**Short task**
Word for word, restate every line of the material.
-------- Collected material --------
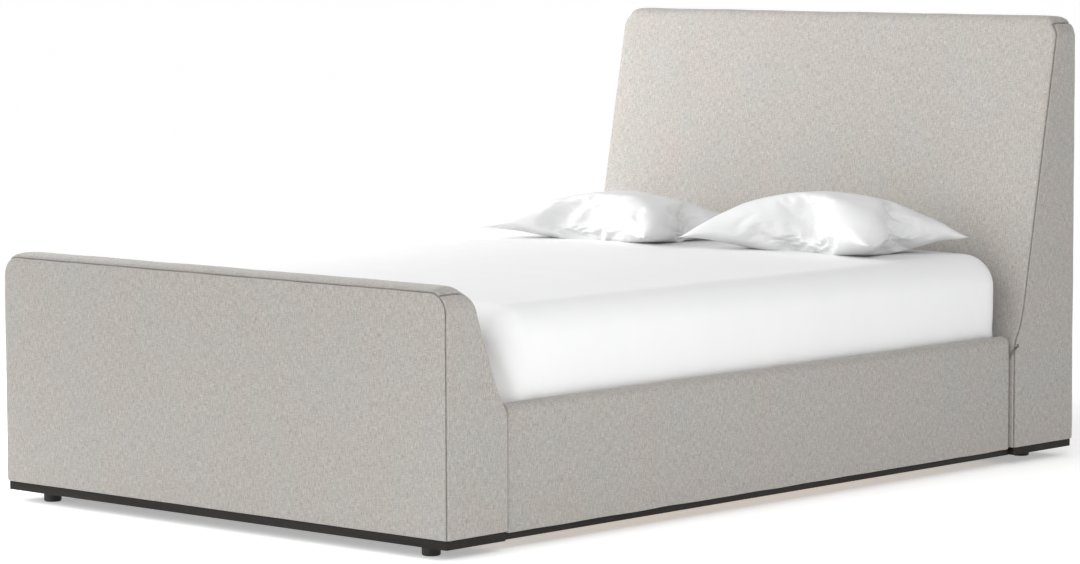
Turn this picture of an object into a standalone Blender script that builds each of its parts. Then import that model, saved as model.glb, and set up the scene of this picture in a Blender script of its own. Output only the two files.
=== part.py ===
"""Queen-size upholstered sleigh bed with its timber frame, slats, mattress and pillows.

Metres, +Z up. X runs across the bed, +Y towards the headboard, and the origin is on the floor
under the middle of the bed. Inside the functions that make the two end panels, a point is given
as (depth, height), where depth is measured from the panel's upright outer face towards the
mattress, so that one set of functions makes both the footboard and the headboard.
"""

import math

import bmesh
import bpy
from mathutils import Vector

GAP = 0.0003  # clearance between pieces that touch

# Whole bed
BED_WIDTH = 1.630
BED_LENGTH = 2.592
HALF = BED_WIDTH / 2
FRONT_Y = -BED_LENGTH / 2
BACK_Y = BED_LENGTH / 2
PLINTH_BOTTOM = 0.028
PLINTH_INSET = 0.008

# End panels: a padded cover round a plywood box
COVER = 0.018
PLY = 0.015
CORNER_RADIUS = 0.055  # the top corners, seen from the foot of the bed
RIB_X = 0.600
RIB_THICKNESS = 0.018
FRAME_SIDE_SPACE = 0.008  # padding room between the plywood box and the covers
FRAME_TOP_SPACE = 0.012
FRAME_BOTTOM_STEP = 0.002  # the plywood starts this far above the covers' hems
LOWER_BOARD_DROP = 0.010  # below the end of the flare
LEANING_BOARD_RISE = 0.020  # above the end of the flare
HEAD_DROP = 0.55  # share of the shoulder that the leaning board stops short of the top
CUTTER_MARGIN = 0.010
FOOTBOARD = {
    "depth": 0.2235,
    "bottom": 0.051,
    "top": 0.655,
    "face_depth": 0.1411,  # depth of the leaning face at face_height
    "face_height": 0.530,
    "lean": 0.372,  # gain in depth per metre down the leaning face
    "shoulder": 0.060,
    "flare_top": 0.405,
    "flare_middle": 0.372,
    "flare_end": 0.350,
}
HEADBOARD = {
    "depth": 0.2885,
    "bottom": 0.049,
    "top": 1.250,
    "face_depth": 0.2098,
    "face_height": 0.6226,
    "lean": 0.195,
    "shoulder": 0.024,
    "flare_top": 0.455,
    "flare_middle": 0.375,
    "flare_end": 0.348,
}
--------
**Response below**
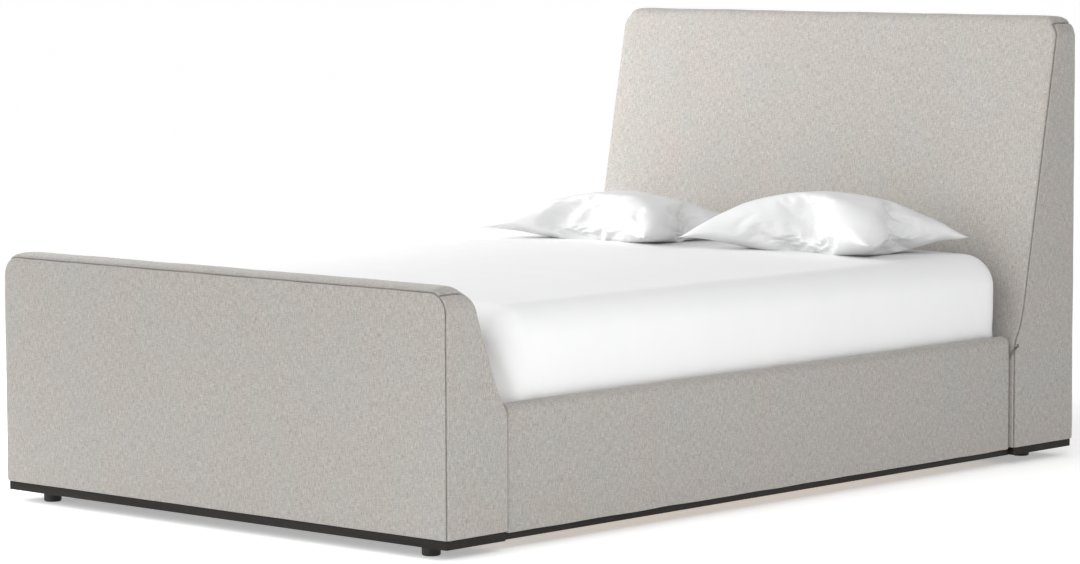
Turn this picture of an object into a standalone Blender script that builds each of its parts. Then import that model, saved as model.glb, and set up the scene of this picture in a Blender script of its own. Output only the two files.
=== part.py ===
"""Queen-size upholstered sleigh bed with its timber frame, slats, mattress and pillows.

Metres, +Z up. X runs across the bed, +Y towards the headboard, and the origin is on the floor
under the middle of the bed. Inside the functions that make the two end panels, a point is given
as (depth, height), where depth is measured from the panel's upright outer face towards the
mattress, so that one set of functions makes both the footboard and the headboard.
"""

import math

import bmesh
import bpy
from mathutils import Vector

GAP = 0.0003  # clearance between pieces that touch

# Whole bed
BED_WIDTH = 1.630
BED_LENGTH = 2.592
HALF = BED_WIDTH / 2
FRONT_Y = -BED_LENGTH / 2
BACK_Y = BED_LENGTH / 2
PLINTH_BOTTOM = 0.028
PLINTH_INSET = 0.008

# End panels: a padded cover round a plywood box
COVER = 0.018
PLY = 0.015
CORNER_RADIUS = 0.055  # the top corners, seen from the foot of the bed
RIB_X = 0.600
RIB_THICKNESS = 0.018
FRAME_SIDE_SPACE = 0.008  # padding room between the plywood box and the covers
FRAME_TOP_SPACE = 0.012
FRAME_BOTTOM_STEP = 0.002  # the plywood starts this far above the covers' hems
LOWER_BOARD_DROP = 0.010  # below the end of the flare
LEANING_BOARD_RISE = 0.020  # above the end of the flare
HEAD_DROP = 0.55  # share of the shoulder that the leaning board stops short of the top
CUTTER_MARGIN = 0.010
FOOTBOARD = {
    "depth": 0.2235,
    "bottom": 0.051,
    "top": 0.655,
    "face_depth": 0.1411,  # depth of the leaning face at face_height
    "face_height": 0.530,
    "lean": 0.372,  # gain in depth per metre down the leaning face
    "shoulder": 0.060,
    "flare_top": 0.405,
    "flare_middle": 0.372,
    "flare_end": 0.350,
}
HEADBOARD = {
    "depth": 0.2885,
    "bottom": 0.049,
    "top": 1.250,
    "face_depth": 0.2098,
    "face_height": 0.6226,
    "lean": 0.195,
    "shoulder": 0.024,
    "flare_top": 0.455,
    "flare_middle": 0.375,
    "flare_end": 0.348,
}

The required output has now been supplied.